I'm jealous of Republicans.
I'm jealous of their ability to speak with absolute certitude about those things which they are completely wrong. I also am jealous of their ability to elevate their volume, repeat the same moronic thing they just said, while many progressives just back off and let them have their point - often because we KNOW we aren't going to sway them with facts or nuance.
But mostly, since Republicans don't deal in shades of gray, I'm jealous of their ability to distill their talking points into 30-second, TV-friendly blurbs that they can repeat. And repeat. And repeat. And repeat. And repeat. And repeat. And repeat.
It really made me think today - how do you win an argument with someone whose emotional response has trumped any logical response they might have - or might ever have?
It made me think about the class war - a war which the middle class has been losing since around 1981 - yet it is a somewhat clandestine affair, one which the Republicans will never admit to prosecuting and one in which they will denounce us for any form of retaliation.
We've had a little bit of success framing the argument as "us vs. them" when we've talked about the plight of the middle class and the giant corporations. But I think that argument has peaked.
The problem is that we have framed these corporations in human terms. That's a mistake.
(DISCLAIMER: What follows is not a defense of large multi-national corporations. Keep reading.)
We have to understand that in this entire economic mess, the corporations have been the only rational actors. It's only natural - the motive of the corporation is to make profit. A corporation is not concerned with the human cost of outsourcing. A corporation is concerned with making the largest profit possible and delivering the highest benefit to its owners/shareholders.
A corporation can not concern itself with the plight of the middle class beyond the destruction of its purchasing power. If the corporation will make one penny more in profit by outsourcing every job to Mexico or China, that is the rational course of action. It is the course of action the shareholders will demand.

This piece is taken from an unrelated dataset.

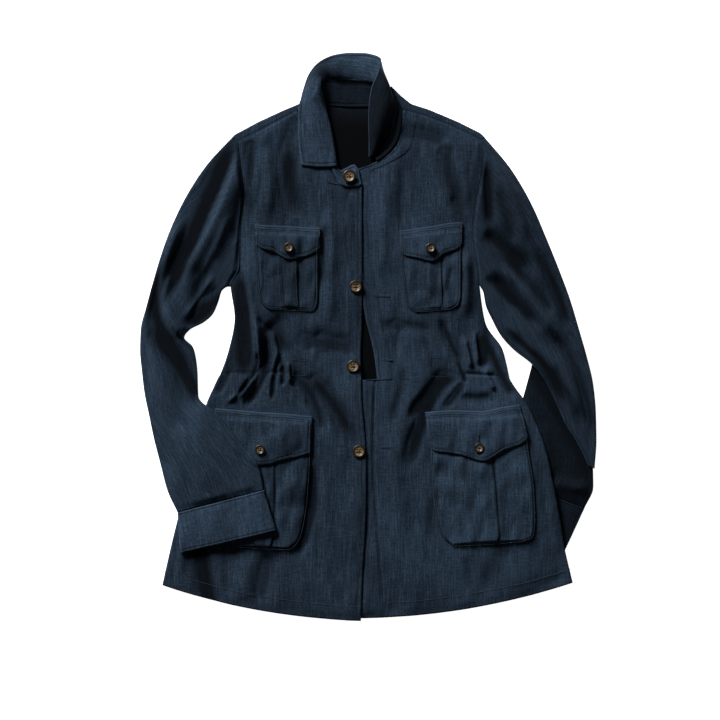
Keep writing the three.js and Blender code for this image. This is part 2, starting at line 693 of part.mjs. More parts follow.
// The back: its top line peaks at both neck points, and the shoulders fold over to the seams of the fronts.
function back() {
  const COLUMNS = 18;
  const CROWN = { from: BODY.length - 4, lines: 4 };
  const topX = TOP_LINE.map((row) => row.x);
  const topY = (x) => {
    const k = Math.min(topX.length - 2, Math.max(0, topX.filter((at) => at <= x).length - 1));
    const t = (x - topX[k]) / (topX[k + 1] - topX[k]);
    return TOP_LINE[k].y + (TOP_LINE[k + 1].y - TOP_LINE[k].y) * t;
  };
  const straight = BODY.map((r) => section(r.right_x, r.right_y, r.left_x, r.left_y, r.sag_back));
  straight.push(section(...RIGHT_TIP, ...LEFT_TIP));
  const sections = straight.map((at, row) => (s) => {
    const [x, y] = at(s);
    const share = Math.max(0, (row - CROWN.from) / CROWN.lines);
    const tip = straight.at(-1)(s);
    return [x, y + share * (topY(tip[0]) - tip[1])];
  });
  const net = lattice(sections, COLUMNS, BODY_PITCH);
  const bed = settle(net);
  const top = net.length - 1;
  const outer = net.map((line, i) => line.map(([x, y], j) => [x, y, bed[i][j]]));
  const inner = outer.map((line) => line.map(([x, y, z]) => [x, y, z + WALL]));
  const turned = (j) => net[top][j][0] <= RIGHT_NECK_X || net[top][j][0] >= LEFT_NECK_X;
  const seam = (j) => {
    const [x] = net[top][j];
    const r = BODY.at(-1);
    const right = x <= RIGHT_NECK_X;
    const [from, to] = right ? [RIGHT_TIP[0], RIGHT_NECK_X] : [LEFT_NECK_X, LEFT_TIP[0]];
    const at = right
      ? section(r.right_x, r.right_y, r.right_edge_x, r.right_edge_y)
      : section(r.left_edge_x, r.left_edge_y, r.left_x, r.left_y, r.sag_left);
    return at(Math.max(0, Math.min(1, (x - from) / (to - from))));
  };
  const rows = [
    { share: 0, inset: 0, outer: SHOULDER_FOLD / 2, inner: SHOULDER_FOLD / 2, in: WALL },
    { share: 0, inset: SHOULDER_ROUND, outer: SHOULDER_FOLD, inner: SHOULDER_FOLD - WALL, in: 0 },
    { share: 1, inset: -SEAM, outer: SHOULDER_FOLD, inner: SHOULDER_FOLD - WALL, in: 0 },
  ];
  const turnedPoint = (row, j, layer) => {
    const edge = net[top][j];
    const end = seam(j);
    const [from, to] = row.share ? [end, edge] : [edge, end];
    const [x, y] = toward(from, to, Math.abs(row.inset) + (layer === "inner" ? row.in : 0));
    return [x, y, row[layer]];
  };
  for (const row of rows) {
    outer.push(net[top].map((_, j) => turnedPoint(row, j, "outer")));
    inner.push(net[top].map((_, j) => turnedPoint(row, j, "inner")));
  }
  net[top].forEach(([x, y], j) => {
    if (!turned(j)) return;
    const [ex, ey] = toward([x, y], seam(j), SHOULDER_ROUND);
    outer[top][j] = [ex, ey, 0];
    inner[top][j] = [ex, ey, WALL];
  });
  return lay(wall("back", outer, inner, LINEN, (i, j) => i < top || (turned(j) && turned(j + 1))));
}

function fronts() {
  const COLUMNS = 15;
  const CROWD = 1.25;
  const right = BODY.map((r) => section(r.right_x, r.right_y, r.right_edge_x, r.right_edge_y, r.sag_right));
  const left = BODY.map((r) => section(r.left_x, r.left_y, r.left_edge_x, r.left_edge_y, -r.sag_left));
  const common = { columns: COLUMNS, crowd: CROWD, pitch: BODY_PITCH, loft: FRONT_LOFT };
  return [
    sheet("left_front", left, { ...common, folds: LEFT_FRONT_FOLDS }),
    sheet("right_front", right, { ...common, folds: RIGHT_FRONT_FOLDS }),
  ];
}

// A pocket with a box pleat down its middle; a bellows pocket stands off the front inside its sewn edge.
function pocket(name, rows, bellows) {
  const COLUMNS = 10;
  const PLEAT_SHARE = 0.14;
  const SIDE_SHARE = 0.035;
  const columns = Array.from({ length: COLUMNS + 1 }, (_, j) => j / COLUMNS);
  if (bellows) {
    columns[1] = SIDE_SHARE;
    columns[COLUMNS - 1] = 1 - SIDE_SHARE;
  }
  const eased = spans(rows).map((at) => (s) => at(columns[Math.round(s * COLUMNS)]));
  const last = rows.length - 1;
  const rise = (x, y, at, row, j) => {
    const s = columns[j];
    const pleat = Math.abs(s - 0.5) < PLEAT_SHARE ? PLEAT : 0;
    const rim = j === 0 || j === COLUMNS || row === 0 ? 0 : 1;
    const down = Math.min(1, (last - row) / (0.4 * last));
    return rim * (pleat + bellows * down);
  };
  return sheet(name, eased, { columns: COLUMNS, pitch: SMALL_PITCH, rise });
}

function flap(name, rows) {
  const options = { columns: 4, pitch: SMALL_PITCH, thick: DOUBLE, material: LINEN_LIT };
  return sheet(name, spans(rows), options);
}

// A sleeve and the cuff at its end are both settled before either is laid.
function rightSleeve() {
  const rows = [armhole("right_x", "right_y", RIGHT_TIP, -1), ...tubeSpans(RIGHT_SLEEVE, -1)];
  const folds = RIGHT_SLEEVE_FOLDS;
  const sleeve = tube("right_sleeve", rows, { loft: SLEEVE_LOFT, folds, from: RIGHT_SLEEVE_RESTS });
  const cuff = tube("right_cuff", tubeSpans(RIGHT_CUFF, 1), { thick: CUFF_WALL, loft: CUFF_LOFT, material: LINEN_LIT });
  return [joinTube(sleeve), joinTube(cuff)];
}

function leftForearm() {
  const folds = LEFT_FOREARM_FOLDS;
  const forearm = tube("left_forearm", tubeSpans(LEFT_FOREARM, 1), { loft: FOREARM_LOFT, folds });
  const cuff = tube("left_cuff", tubeSpans(LEFT_CUFF, 1), { thick: CUFF_WALL, loft: CUFF_LOFT, material: LINEN_LIT });
  return [joinTube(forearm), joinTube(cuff)];
}

function leftSleeve() {
  const rows = [armhole("left_x", "left_y", LEFT_TIP, 1), ...tubeSpans(LEFT_SLEEVE, 1)];
  const options = { loft: SLEEVE_LOFT, folds: LEFT_SLEEVE_FOLDS, from: LEFT_SLEEVE_RESTS };
  return joinTube(tube("left_sleeve", rows, options));
}

// The collar's band and leaf stand and roll over, so their walls lie half on each side of a middle surface.
function collar() {
  const columns = BAND_COLUMNS + LEAF_COLUMNS;
  const arc = (a, b, c, t) => (1 - t) * (1 - 2 * t) * a + 4 * t * (1 - t) * b + t * (2 * t - 1) * c;
  const sections = COLLAR.map((r) => (s) => {
    const k = s * columns;
    const t = Math.min(1, k / BAND_COLUMNS);
    const u = Math.max(0, (k - BAND_COLUMNS) / LEAF_COLUMNS);
    return ["x", "y", "z"].map((axis) => {
      const [neck, fold, mid, free] = ["neck_", "fold_", "mid_", "free_"].map((name) => r[name + axis]);
      return u > 0 ? arc(fold, mid, free, u) : neck + (fold - neck) * t;
    });
  });
  const net = lattice(sections, columns, SMALL_PITCH);
  const band = net.map((line) => Object.assign(line.slice(0, BAND_COLUMNS + 1), { row: line.row }));
  const leaf = net.filter((line) => line.row >= LEAF_STARTS).map((line) => {
    const part = line.slice(BAND_COLUMNS);
    part[0] = [...toward(part[0], part[1], DOUBLE / 2 + CLEAR), part[0][2]];
    return Object.assign(part, { row: line.row });
  });
  return [strip("collar_band", band), strip("collar_leaf", leaf)];
}

// A wall of two thicknesses about a lattice's own heights, which clear the pile.
function strip(name, net) {
  const bed = settle(net, 0, COLLAR_STEEPEST);
  const middle = net.map((line, i) =>
    line.map(([x, y, z], j) => new THREE.Vector3(x, y, Math.max(z, bed[i][j] + DOUBLE / 2))),
  );
  const last = net.length - 1;
  const half = middle.map((line, i) =>
    line.map((_, j) => {
      const ahead = middle[Math.min(last, i + 1)][j].clone().sub(middle[Math.max(0, i - 1)][j]);
      const across = line[Math.min(line.length - 1, j + 1)].clone().sub(line[Math.max(0, j - 1)]);
      return ahead.cross(across).setLength(DOUBLE / 2);
    }),
  );
  const side = (sign) =>
    middle.map((line, i) => line.map((point, j) => point.clone().addScaledVector(half[i][j], sign).toArray()));
  return lay(wall(name, side(-1), side(1), LINEN_LIT));
}

// A turned button: flat underside, rounded rim, and a dished middle.
function button({ name, x, y, across }) {
  const r = across / 2;
  const RIM = 0.16 * r;
  const UNDERSIDE = 0.8;
  const SEAT = 0.3;
  const points = [
    [0, 0],
    [UNDERSIDE * r, 0],
    [r, 0.4 * BUTTON_THICK],
    [r - RIM / 2, 0.9 * BUTTON_THICK],
    [r - 1.6 * RIM, BUTTON_THICK],
    [r - 2.6 * RIM, 0.72 * BUTTON_THICK],
    [0, 0.66 * BUTTON_THICK],
  ].map(([out, up]) => new THREE.Vector2(out, up));
  const turned = new THREE.LatheGeometry(points, BUTTON_SIDES);
  turned.rotateX(Math.PI / 2);
  turned.deleteAttribute("normal");
  turned.deleteAttribute("uv");
  const geometry = mergeVertices(turned, 1e-4);
  let top = 0;
  pile.forEach((height, cell) => {
    const cx = ((cell % ACROSS) + 0.5) * CELL - PILE_X;
    const cy = (Math.floor(cell / ACROSS) + 0.5) * CELL - PILE_Y;
    if (Math.hypot(cx - x, cy - y) < UNDERSIDE * r + CELL / 2) top = Math.max(top, height);
  });
  geometry.translate(x, y, top + SEAT);
  geometry.computeVertexNormals();
  const mesh = new THREE.Mesh(geometry, HORN);
  mesh.name = name;
  return lay(mesh);
}

// Laid in order, from the floor up
const jacket = new THREE.Group();
jacket.name = "utility_jacket";
jacket.add(...leftForearm());
jacket.add(back());
jacket.add(...fronts());
jacket.add(leftSleeve());
jacket.add(pocket("right_chest_pocket", RIGHT_CHEST_POCKET, 0));
jacket.add(pocket("left_chest_pocket", LEFT_CHEST_POCKET, 0));
jacket.add(pocket("right_hip_pocket", RIGHT_HIP_POCKET, BELLOWS));
jacket.add(pocket("left_hip_pocket", LEFT_HIP_POCKET, BELLOWS));
jacket.add(flap("right_chest_flap", RIGHT_CHEST_FLAP));
jacket.add(flap("left_chest_flap", LEFT_CHEST_FLAP));
jacket.add(flap("right_hip_flap", RIGHT_HIP_FLAP));
jacket.add(flap("left_hip_flap", LEFT_HIP_FLAP));
jacket.add(...collar());
jacket.add(...BUTTONS.map(button));
jacket.add(...rightSleeve());

export default jacket;
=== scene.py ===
"""A navy linen utility jacket lying on its back: the cloth, sewing and horn around its solids."""

import math

import bpy
import numpy as np
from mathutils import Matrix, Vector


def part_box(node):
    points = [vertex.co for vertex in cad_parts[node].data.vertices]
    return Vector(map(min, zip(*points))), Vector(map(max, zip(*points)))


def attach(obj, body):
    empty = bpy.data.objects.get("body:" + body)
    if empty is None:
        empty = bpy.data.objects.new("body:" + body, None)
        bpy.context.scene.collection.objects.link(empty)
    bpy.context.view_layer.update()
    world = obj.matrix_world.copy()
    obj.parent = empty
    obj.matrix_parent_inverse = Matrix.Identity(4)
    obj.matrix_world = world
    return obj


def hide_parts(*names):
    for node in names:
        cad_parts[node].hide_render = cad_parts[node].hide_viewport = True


bl_info = {
    "name": "Utility jacket",
    "version": (1, 0, 0),
    "blender": (4, 5, 0),
    "location": "3D View > Sidebar > Jacket",
    "description": "Cloth, sewing and buttons of a linen utility jacket laid flat",
    "category": "Add Mesh",
}

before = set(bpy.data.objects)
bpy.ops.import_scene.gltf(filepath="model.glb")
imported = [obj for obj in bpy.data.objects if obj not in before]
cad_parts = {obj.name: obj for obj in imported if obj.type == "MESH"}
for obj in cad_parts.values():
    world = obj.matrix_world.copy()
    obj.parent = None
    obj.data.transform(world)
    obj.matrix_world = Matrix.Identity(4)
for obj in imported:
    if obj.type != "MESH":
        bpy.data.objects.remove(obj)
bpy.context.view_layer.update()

# Lengths in the tables and in the arithmetic are millimetres, and meshes are metres
MM = 0.001
# Room for single cloth, for a cuff's side and for double cloth, and the gap to the cloth below
WALL = 1.3
CUFF_WALL = 1.7
DOUBLE = 2.0
CLEAR = 0.5
# Height of a shoulder that is turned over, and the lines across its flat part
SHOULDER_FOLD = 3.6
FLAT_LINES = 14
# How far an armhole lies outside the body's edge; below 0 it lies within, and no gap shows
SEAM = -0.1
# Height of a cuff and of the sleeve's end at it, and the radius of a tube's round sides
CUFF_HEIGHT = 5.2
TUBE_EDGE = 4.5
# Width and height of the placket along a front's edge, and how far a front's side is drawn out and down
PLACKET = 22
PLACKET_RISE = 0.9
SIDE_DRAW = 0.5
# Painted shade on the back's inner face: full up to the first height and gone from the second
BACK_SHADE_FULL_BELOW = 318
BACK_SHADE_GONE_ABOVE = 430
# Painted shade: share of the light taken out of a trough's colour for each mm of its depth, and the most that
# a piece loses
TROUGH_SHADE = 0.12
MOST_SHADE = 0.9
# Width of the painted highlight strip on a flap's upper edge, and the distance given to cloth far from any
# stitches
PAINTED_HIGHLIGHT_STRIP = 6
UNSTITCHED = 1e3
# Metres from an edge to its stitched groove, and the share of a stitch's pitch that its bead fills
EDGE_STITCH = 0.0035
BEAD_SHARE = 0.72
ALL_SIDES = ("a", "b", "low", "high")


def table(columns, rows):
    """Named columns of a table of numbers, as arrays."""
    return dict(zip(columns.split(), np.array(rows, float).T))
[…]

One needs look no further than today's economic environment to see the effects of pure, unregulated rational capitalism. And as we have been dragged into this "global economy", our working class has felt the most pain because the corporations by and large no longer need the purchasing power of the American middle class to make a profit.
Where in the world did we go so wrong?
Our citizens assumed corporations were irrational.

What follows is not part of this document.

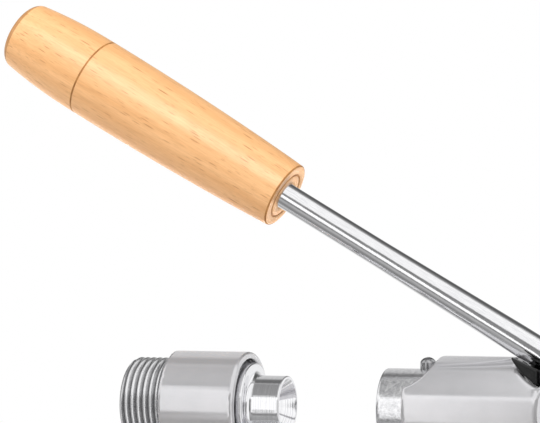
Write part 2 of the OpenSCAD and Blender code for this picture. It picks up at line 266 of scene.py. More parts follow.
def dark_line_colour():
    """A dark brown line colour, used in the turned groove and on the eased front edge."""
    g = Graph("dark_groove_line", roughness=0.55)
    v = g.coords((1, 1, 1))
    g.colour(g.ramp(g.noise(v, 0.25, 3), [(0.3, (0.30, 0.11, 0.02)), (0.7, (0.52, 0.24, 0.06))]))
    return g.mat


def satin_casting():
    """Silver casting: low-contrast satin, faint cloudiness and a very fine skin."""
    g = Graph("satin_casting", metallic=0.66)
    v = g.coords()
    cloud = g.noise(v, 0.07, 4, 0.6)
    g.colour(g.ramp(cloud, [(0.3, (0.585, 0.585, 0.60)), (0.7, (0.63, 0.625, 0.64))]))
    g.roughness(g.ramp(g.noise(v, 0.35, 4, 0.7), [(0.3, 0.11), (0.75, 0.17)]))
    g.bump(g.noise(v, 1.1, 4, 0.7), 0.006)
    return g.mat


def chrome_rod():
    """Bright chrome over a drawn rod: hard reflections, broken by fine lengthwise drawing marks."""
    g = Graph("chrome_rod", metallic=1.0)
    long = g.coords((1, 1, 0.10))
    grain = g.noise(long, 2.2, 4, 0.7)
    g.colour(g.ramp(grain, [(0.25, (0.74, 0.74, 0.76)), (0.6, (0.90, 0.90, 0.91))]))
    g.roughness(g.ramp(grain, [(0.35, 0.04), (0.8, 0.16)]))
    g.bump(g.noise(g.coords((1, 1, 0.55)), 1.6, 3, 0.6), 0.012)
    return g.mat


def cast_chrome():
    """Chrome over a granular cast skin."""
    g = Graph("cast_chrome", metallic=1.0)
    v = g.coords()
    lump = g.noise(v, 0.55, 4, 0.62, 0.6)
    g.colour(g.ramp(lump, [(0.3, (0.76, 0.76, 0.78)), (0.7, (0.93, 0.93, 0.94))]))
    g.roughness(g.ramp(g.noise(v, 0.8, 3), [(0.3, 0.12), (0.7, 0.22)]))
    g.bump(lump, 0.05)
    return g.mat


def thread_steel():
    """Turned steel thread: painted highlight on the crests and painted shade in the roots, set by radius, with
    random tone and fine turning lines.
    """
    g = Graph("thread_steel", metallic=1.0)
    v = g.coords()
    split = g.node("ShaderNodeSeparateXYZ")
    g.link(v, split.inputs[0])
    radial = g.math("SQRT", g.math("ADD", g.math("POWER", split.outputs["X"], 2.0),
                                   g.math("POWER", split.outputs["Y"], 2.0)))
    # Painted shade and highlight: the colour goes from dark at the root radius to bright at the crest radius;
    # the dirt noise adds random tone on top.
    depth = g.node("ShaderNodeMapRange")
    depth.inputs["From Min"].default_value = THREAD_R - 1.25
    depth.inputs["From Max"].default_value = THREAD_R
    g.link(radial, depth.inputs["Value"])
    dirt = g.noise(v, 0.6, 4, 0.7)
    level = g.math("ADD", depth.outputs["Result"], g.math("MULTIPLY", g.math("SUBTRACT", dirt, 0.5), 0.25))
    g.colour(g.ramp(level, [(0.02, (0.24, 0.24, 0.245)), (0.35, (0.56, 0.56, 0.57)),
                            (0.95, (0.86, 0.86, 0.87))]))
    g.roughness(g.ramp(dirt, [(0.3, 0.20), (0.7, 0.30)]))
    g.bump(g.noise(g.coords((0.15, 0.15, 1)), 2.5, 3), 0.005)
    return g.mat


def polished_cup():
    """Mirror-polished turned steel, with faint turning rings."""
    g = Graph("polished_cup", metallic=1.0)
    split = g.node("ShaderNodeSeparateXYZ")
    g.link(g.coords(), split.inputs[0])
    rings = g.node("ShaderNodeTexNoise", noise_dimensions="1D")
    rings.inputs["Scale"].default_value = 3.0
    rings.inputs["Detail"].default_value = 3.0
    g.link(split.outputs["Z"], rings.inputs["W"])
    g.colour(g.ramp(rings.outputs["Fac"], [(0.3, (0.76, 0.76, 0.78)), (0.7, (0.90, 0.90, 0.91))]))
    g.roughness(g.ramp(g.noise(g.coords(), 0.5, 3), [(0.3, 0.05), (0.75, 0.13)]))
    g.bump(rings.outputs["Fac"], 0.010)
    return g.mat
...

They assumed that by lowering taxes on high-income individuals that those folks would put that money back into their business, hiring more domestic workers and in turn "trickling down" the wealth to the middle class.
But that's completely irrational.
What happened is those same corporations increased their profits by moving production overseas, and now that those increased profits were subject to lower taxes, they were able to grow their bottom line and distribute the gains to their shareholders either through dividends or an increase in share value.

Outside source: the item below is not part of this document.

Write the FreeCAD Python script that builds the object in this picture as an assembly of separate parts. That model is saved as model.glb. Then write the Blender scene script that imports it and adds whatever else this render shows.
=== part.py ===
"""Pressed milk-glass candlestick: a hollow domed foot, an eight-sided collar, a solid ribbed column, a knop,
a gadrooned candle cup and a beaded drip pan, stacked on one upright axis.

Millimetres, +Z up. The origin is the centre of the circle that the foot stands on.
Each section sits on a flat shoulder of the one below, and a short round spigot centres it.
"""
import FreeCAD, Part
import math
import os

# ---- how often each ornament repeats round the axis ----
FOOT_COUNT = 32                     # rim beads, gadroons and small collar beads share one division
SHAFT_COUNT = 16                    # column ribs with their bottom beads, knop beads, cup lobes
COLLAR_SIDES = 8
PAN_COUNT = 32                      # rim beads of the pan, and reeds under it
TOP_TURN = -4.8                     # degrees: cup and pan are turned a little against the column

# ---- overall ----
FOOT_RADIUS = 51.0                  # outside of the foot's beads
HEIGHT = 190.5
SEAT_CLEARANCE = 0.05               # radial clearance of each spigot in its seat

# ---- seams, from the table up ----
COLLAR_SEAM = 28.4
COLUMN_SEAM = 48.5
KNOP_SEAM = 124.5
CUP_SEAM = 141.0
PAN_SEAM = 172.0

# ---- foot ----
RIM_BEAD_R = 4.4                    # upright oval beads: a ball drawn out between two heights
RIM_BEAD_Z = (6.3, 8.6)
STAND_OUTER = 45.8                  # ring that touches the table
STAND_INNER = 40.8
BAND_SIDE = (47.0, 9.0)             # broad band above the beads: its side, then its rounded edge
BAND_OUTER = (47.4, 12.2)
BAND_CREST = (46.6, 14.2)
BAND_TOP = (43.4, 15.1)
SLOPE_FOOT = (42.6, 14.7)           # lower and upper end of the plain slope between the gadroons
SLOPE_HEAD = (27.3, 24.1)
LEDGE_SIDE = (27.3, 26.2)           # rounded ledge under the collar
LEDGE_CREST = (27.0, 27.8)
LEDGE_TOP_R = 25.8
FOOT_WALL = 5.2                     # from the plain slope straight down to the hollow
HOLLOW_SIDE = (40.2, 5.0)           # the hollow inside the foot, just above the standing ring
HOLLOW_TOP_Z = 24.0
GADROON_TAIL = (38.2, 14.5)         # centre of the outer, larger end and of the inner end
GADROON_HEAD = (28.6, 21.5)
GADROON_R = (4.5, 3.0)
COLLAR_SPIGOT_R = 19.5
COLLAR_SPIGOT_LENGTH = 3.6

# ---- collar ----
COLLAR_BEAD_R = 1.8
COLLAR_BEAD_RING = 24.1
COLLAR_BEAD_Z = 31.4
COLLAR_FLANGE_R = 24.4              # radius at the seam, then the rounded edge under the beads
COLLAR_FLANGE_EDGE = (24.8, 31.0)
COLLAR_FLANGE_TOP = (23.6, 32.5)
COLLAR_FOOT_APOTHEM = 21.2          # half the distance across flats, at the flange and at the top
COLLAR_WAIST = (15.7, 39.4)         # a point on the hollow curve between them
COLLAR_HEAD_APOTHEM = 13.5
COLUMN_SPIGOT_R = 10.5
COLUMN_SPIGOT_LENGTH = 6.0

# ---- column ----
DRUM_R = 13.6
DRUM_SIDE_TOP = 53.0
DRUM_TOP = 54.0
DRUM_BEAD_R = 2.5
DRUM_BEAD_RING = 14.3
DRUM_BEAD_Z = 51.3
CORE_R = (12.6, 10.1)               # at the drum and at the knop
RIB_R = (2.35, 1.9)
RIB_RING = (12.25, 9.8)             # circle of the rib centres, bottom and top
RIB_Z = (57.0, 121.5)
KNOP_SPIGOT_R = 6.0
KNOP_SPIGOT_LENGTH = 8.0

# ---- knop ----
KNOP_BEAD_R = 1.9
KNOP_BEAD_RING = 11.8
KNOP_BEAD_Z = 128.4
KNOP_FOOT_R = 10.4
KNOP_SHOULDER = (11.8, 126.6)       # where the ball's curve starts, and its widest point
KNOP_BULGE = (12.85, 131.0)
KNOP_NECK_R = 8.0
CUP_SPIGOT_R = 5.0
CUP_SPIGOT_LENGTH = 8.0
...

It's simply not rational to think that PEOPLE, out of the goodness of their heart, are going to share their money with those less fortunate than them when they can stash it away like Scrooge McDuck, at a significantly decreased tax rate than they would have had before.
If you work with the knowledge that corporations are in fact rational, and are trying to maximize profit, then the only way to encourage these same corporations to hire American workers when they could hire overseas for pennies on the dollar is through progressive taxation.
You increase the tax rates of these individuals - and these businesses, and allow them to take deductions as is done now for putting money back into their business. Deductions for hiring American workers at good salaries - after all, the money is better served in the hands of the American people than it is in the hands of the government, right?
You increase the tax rates on the top-waged people, and even include a couple higher tax rates (because honestly, $250k for a couple isn't as much money as it was just a few years back). Let's say we add another bracket at $1M at 45% and another one at $5M at 55%, and that we count dividends and capital gains as regular income.
As it stands, the tax rates are so low that even with deductions, it is still cheaper to outsource.
At this point, increasing the tax rates is the only way to rebuild the middle class. The leverage of American purchasing power is gone, and until we can figure out a way to empower Americans to become active participants in the economy, the recovery will continue to be anemic.
Today we're seeing the real effect of supply-side economics on this country. We delayed the inevitable through cheap and easy credit, but once that bubble burst the ugly underbelly of Reaganomics was exposed, revealing a Trojan Horse that threatens to transform what was once the most thriving nation in the world into a plutocracy.